Need to prove that if $G$ is $2$-connected then then for each $u$ there exists a $v$ and a cycle $C$ that includes $u$, $v$ and all of $v$'s neighbors. I have reached an insight that all vertices must be of degree 3 or more besides one (otherwise, the proof is trivial). In addition to that, I have tried taking the cycle with the most chords that contains $u$, but seemed to have no real progress with it.

Answer 1

Theorem: In a 2-connected graph $G$, for every vertex $u$, there exists a different vertex $v$ and a cycle $C$ that contains $u$, $v$, and all the neighbors of $v$.

Lemma: In a connected graph where each vertex has a degree of at least 2, there exists a vertex $v$ and a cycle $C$ that contains $v$ and all of $v$'s neighbors.

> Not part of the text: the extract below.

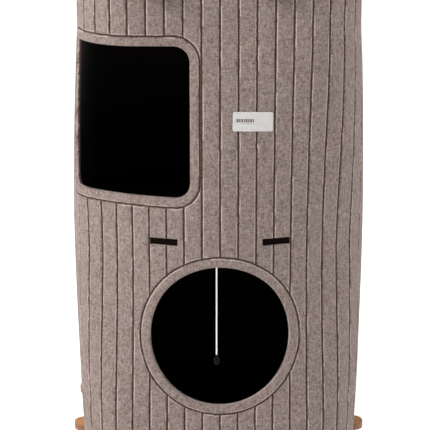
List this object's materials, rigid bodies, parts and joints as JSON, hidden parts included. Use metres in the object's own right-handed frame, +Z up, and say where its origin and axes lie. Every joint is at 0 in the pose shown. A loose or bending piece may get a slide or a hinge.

Proof of Lemma: Consider a connected graph $G$ where each vertex has a degree of at least 2. Let $P$ be the longest path in $G$, denoted as $P = v_0 - v_1 - \ldots - v_k$. Since every vertex in $G$ has a degree of at least 2, the endpoint $v_k$ must have at least two neighbors. These neighbors must be on the path $P$; otherwise, connecting $v_k$ to a neighbor that is not already on the path would contradict the assumption that $P$ is the longest path. Let $v_i$ be the neighbor of $v_k$ on $P$ with the smallest index (so there is no neighbor $v_j$ such that $j<i$). Construct a cycle by starting from $v_i$, following $P$ to $v_k$, and then returning to $v_i$. This cycle includes $v_k$ and all its neighbors on $P$, as $v_i$ has the smallest index among these neighbors. $\blacksquare$

Proof of Theorem: Let G be a 2-connected graph and u be a vertex in it. Assume all other vertices have a degree of at least 3. If any vertex $v$ different from $u$ has a degree of 2, then by Menger's theorem, there is a cycle containing both $u$ and $v$, and since $v$ has only two neighbors, this cycle must pass through both neighbors. Now, remove $u$ from $G$, creating a subgraph $G'$. In $G'$, each vertex still has a degree of at least 2, so by the lemma, there is a vertex $v$ and a cycle $C'$ containing $v$ and all of $v$'s neighbors. Reintroduce $u$ to $G$. There must be a path $P_1$ from $u$ to a vertex on $C'$ such that $P_1$ only intersects $C'$ at the endpoint (the proof is trivial. Let $x$ be a vertex in $G$. Since $G$ is 2-connected, there must be a path $P$ from $u$ to $x$. If $P \cap C' = \{ x \}$ then we are done and $P_1 = P$. If there are more intersection points brtween $P$ and $C'$, then we choose the endpoint of $P_1$ to be the first intersection point). Let $C' = v_0 - v_1 - \ldots - v_k - v_0$ where $v_0$ is the endpoint of $P_1$. Consider the path $P' = u - P_1 - v_0 - v_1 - \ldots - v_k$. Since $G$ is 2-connected, by Menger's theorem, there is another path $P_2$ from $u$ to $v_k$ that is disjoint from $P'$. Construct the cycle $C = u - P1 - v_0 - v_1 - \ldots - v_k - P_2 - u$. This cycle includes $u$, travels to the cycle $C'$ using $P_1$, traverses through all the vertices in $C'$ ($v_0-v_1-\ldots-v_k$) including $v$ and all its neighbors, and returns to $u$ via $P_2$ closing the cycle, thus proving the theorem. $\blacksquare$